In today's Washington Post, there's a splendid article by John Kelly that outlines how the Stuart-Hobson Middle School, a highly regarded public school within the District of Columbia, uses its own archival records to interest students in the history of the school and their community.
The old attendance books, photographs, and other materials were discovered about three years ago, and an enterprising parent wrote a successful Institute of Museum and Library Services grant application that enabled the school's librarian to hire a couple of part-time processing archivists. Once processed, the records became the focus of a wide array of student projects.
Working with the records has forced the students to confront the school's segregated past and contrast the professional careers of their own parents with those of the blue-collar workers who sent their children to the school during the mid-20th century. It has also them to appreciate present-day traces of the past: one student marveled that students who attended the school decades ago lived in homes that are still standing today.
A lot of students are quoted in this article, and it's plain that they are really fired up about working with these records. One student Kelly interviewed stated that "history is just so fascinating," and all of the others were equally enthusiastic. It's also evident that their studies have led them to reflect upon the ongoing nature of historical change: Kelly asked a couple of students how future Stuart-Hobson students will view them, and they readily recognized that in 2050 their clothes will seem as old-fashioned as those of the students of 1950 seem today.
Reading this article brought to mind something that I heard a few years ago when I sat in on a meeting of Western New York archivists. Ken O'Brien, who teaches history at the College at Brockport, SUNY and sits on the New York State Historical Records Advisory Board was one of the attendees. Although I'm not sure he remembers me, I don't think I'll ever forget something he told me in passing. He discussed how each student at an area school had used school records and other materials to research the life of a student who had attended the same school a long time ago, and mentioned in passing that such projects mold character as well as minds. At the same time as students learn a lot about local history and broader historical trends, they learn to look beyond the old-fashioned clothes and given names. They come to recognize that people who lived in the past had varied talents, interests, and goals and experienced joy and sorrow as intensely as they themselves do. In sum, projects such as these help to develop students' capacity for empathy -- which our culture desperately needs but doesn't always encourage.

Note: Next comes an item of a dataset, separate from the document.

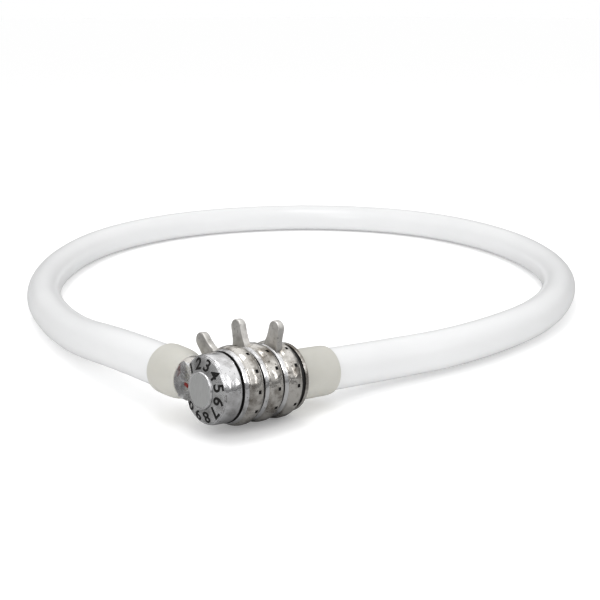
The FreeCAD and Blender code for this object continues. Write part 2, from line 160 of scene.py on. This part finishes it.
# Plated die casting: blotches of tarnish, soft lumps and small pits. Sizes and depths in mm.
castGrain = {
    "blotchSize": 5.5, "fineSize": 0.9, "pitSize": 0.7, "lumpSize": 3.2,
    "pitEdge": [(0.27, 0.0), (0.36, 1.0)], "pitShade": 0.5, "fineRough": 0.12, "fineShare": 0.35,
}


def castFinish(name, look):
    finish = Finish(name, {"Metallic": 1.0})
    blotch = finish.ramp(finish.noise(castGrain["blotchSize"], 4, 0.6), look["cover"])
    fine = finish.noise(castGrain["fineSize"], 4, 0.6)
    pits = finish.ramp(finish.noise(castGrain["pitSize"], 3, 0.5), castGrain["pitEdge"])
    tone = finish.blend(blotch, look["dark"], look["light"])
    # The pits are painted at half the dark tone: painted shade in the pits.
    pitTone = tuple(castGrain["pitShade"] * part for part in look["dark"])
    finish.give("Base Color", finish.blend(pits, pitTone, tone))
    bright, dull = look["rough"]
    finish.give("Roughness", bright + (dull - bright) * (1 - blotch) + castGrain["fineRough"] * fine)
    lumps = finish.noise(castGrain["lumpSize"], 2, 0.4)
    pit = look["pitDepth"]
    finish.relief(lumps * look["lumpDepth"] + fine * (castGrain["fineShare"] * pit) + pits * pit)
    return finish.material


# A fine grain that moves colour, roughness and relief together. Here and in the clouds, rough
# is the least roughness and what the grain adds to it.
def grainFinish(name, look):
    finish = Finish(name, look["fixed"])
    grain = finish.noise(look["size"], look.get("detail", 3), 0.6, look.get("stretch"))
    finish.give("Base Color", finish.blend(grain, look["dark"], look["light"]))
    smooth, more = look["rough"]
    finish.give("Roughness", smooth + more * grain)
    finish.relief(grain, look["depth"])
    return finish.material


# Slow clouds of colour, over a fine skin and a slight swell.
def cloudFinish(name, look):
    finish = Finish(name, look["fixed"])
    cloud = finish.noise(look["cloudSize"], 3, 0.5)
    if "cover" in look:
        cloud = finish.ramp(cloud, look["cover"])
    skin = finish.noise(look["skinSize"], 3, 0.6)
    finish.give("Base Color", finish.blend(cloud, look["dark"], look["light"]))
    smooth, more = look["rough"]
    finish.give("Roughness", smooth + more * skin)
    finish.relief(skin * look["skinDepth"] + finish.noise(look["swellSize"], 2, 0.4) * look["swellDepth"])
    return finish.material


# Cast finishes give the roughness of the bright and of the tarnished metal.
castMetal = castFinish("platedDieCast", {
    "dark": (0.20, 0.178, 0.152), "light": (0.74, 0.715, 0.675), "rough": (0.09, 0.26),
    "pitDepth": 0.014, "lumpDepth": 0.50, "cover": [(0.36, 0.0), (0.56, 1.0)],
})
rimMetal = castFinish("polishedRim", {
    "dark": (0.40, 0.39, 0.385), "light": (0.84, 0.84, 0.85), "rough": (0.08, 0.18),
    "pitDepth": 0.006, "lumpDepth": 0.26, "cover": [(0.30, 0.0), (0.50, 1.0)],
})
leverMetal = castFinish("satinLever", {
    "dark": (0.46, 0.445, 0.42), "light": (0.80, 0.785, 0.76), "rough": (0.34, 0.50),
    "pitDepth": 0.02, "lumpDepth": 0.20, "cover": [(0.30, 0.0), (0.62, 1.0)],
})
dialMetal = cloudFinish("satinDial", {
    "fixed": {"Metallic": 1.0}, "dark": (0.34, 0.335, 0.33), "light": (0.78, 0.78, 0.785),
    "cloudSize": 4.5, "cover": [(0.30, 0.0), (0.60, 1.0)], "rough": (0.20, 0.16),
    "skinSize": 0.35, "skinDepth": 0.010, "swellSize": 2.6, "swellDepth": 0.16,
})
sleevePlastic = cloudFinish("warmGreyPlastic", {
    "fixed": {
        "Subsurface Weight": 0.25, "Subsurface Radius": (1.0, 0.95, 0.8), "Subsurface Scale": 0.0015,
        "IOR": 1.48,
    },
    "dark": (0.525, 0.515, 0.468), "light": (0.605, 0.597, 0.552), "cloudSize": 7.0, "rough": (0.34, 0.14),
    "skinSize": 0.35, "skinDepth": 0.012, "swellSize": 4.0, "swellDepth": 0.10,
})
sheathPvc = cloudFinish("milkyPvc", {
    "fixed": {
        "Subsurface Weight": 0.35, "Subsurface Radius": (1.0, 1.0, 1.0), "Subsurface Scale": 0.003,
        "IOR": 1.5, "Coat Weight": 0.25, "Coat Roughness": 0.08,
    },
    "dark": (0.800, 0.805, 0.810), "light": (0.850, 0.853, 0.856), "cloudSize": 26.0, "rough": (0.24, 0.16),
    "skinSize": 1.2, "skinDepth": 0.008, "swellSize": 14.0, "swellDepth": 0.22,
})
plateMetal = grainFinish("satinPlate", {
    "fixed": {"Metallic": 0.85}, "dark": (0.44, 0.445, 0.44), "light": (0.74, 0.745, 0.74),
    "size": 0.6, "stretch": (1.0, 3.0, 0.35), "rough": (0.36, 0.14), "depth": 0.010,
})
# Black fill of the digits; on the lever rings the same black is painted shade on the sides, the bore and in the
# pits.
inkAndPaintedShade = grainFinish("blackInkAndPaintedShade", {
    "fixed": {"Specular IOR Level": 0.2}, "dark": (0.004, 0.004, 0.004), "light": (0.016, 0.015, 0.014),
    "size": 0.3, "rough": (0.45, 0.3), "depth": 0.02,
})
markEnamel = grainFinish("darkRedEnamel", {
    "fixed": {"Specular IOR Level": 0.15}, "dark": (0.13, 0.014, 0.012), "light": (0.22, 0.022, 0.018),
    "size": 0.4, "rough": (0.45, 0.25), "depth": 0.02,
})
washerRubber = grainFinish("blackWasher", {
    "fixed": {"Specular IOR Level": 0.35}, "dark": (0.006, 0.006, 0.006), "light": (0.020, 0.019, 0.018),
    "size": 0.25, "detail": 4, "rough": (0.45, 0.3), "depth": 0.03,
})


def turnedFinish(name, dark, light, smooth):  # metal with the marks of a lathe along the axis
    look = {"fixed": {"Metallic": 1.0}, "dark": dark, "light": light, "rough": (smooth, 0.15)}
    return grainFinish(name, {**look, "size": 0.8, "stretch": (5.0, 0.6, 0.6), "depth": 0.012})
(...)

Kelly's piece also made me start thinking about the long-term impact of such projects. I have the sneaking suspicion that in about twenty years, a substantial number of young archivists will trace their choice of career to elementary and middle school projects that made sustained use of archival materials. However, the potential is much greater. Most of the students at Stuart-Hobson and other schools that make imaginative and stimulating use of historical records will not become archivists or historians, but many of them will continue to appreciate, in an almost instinctive fashion, the value of archival records. In other words, they are our future supporters -- which means that, in the long run, helping teachers develop solid and intrinsically interesting historical records projects may be the most potent form of advocacy available to us.
John Kelly's article is a joy to read, and it's accompanied by a delightful photograph of four white-gloved students holding encapsulated documents. Highly recommended.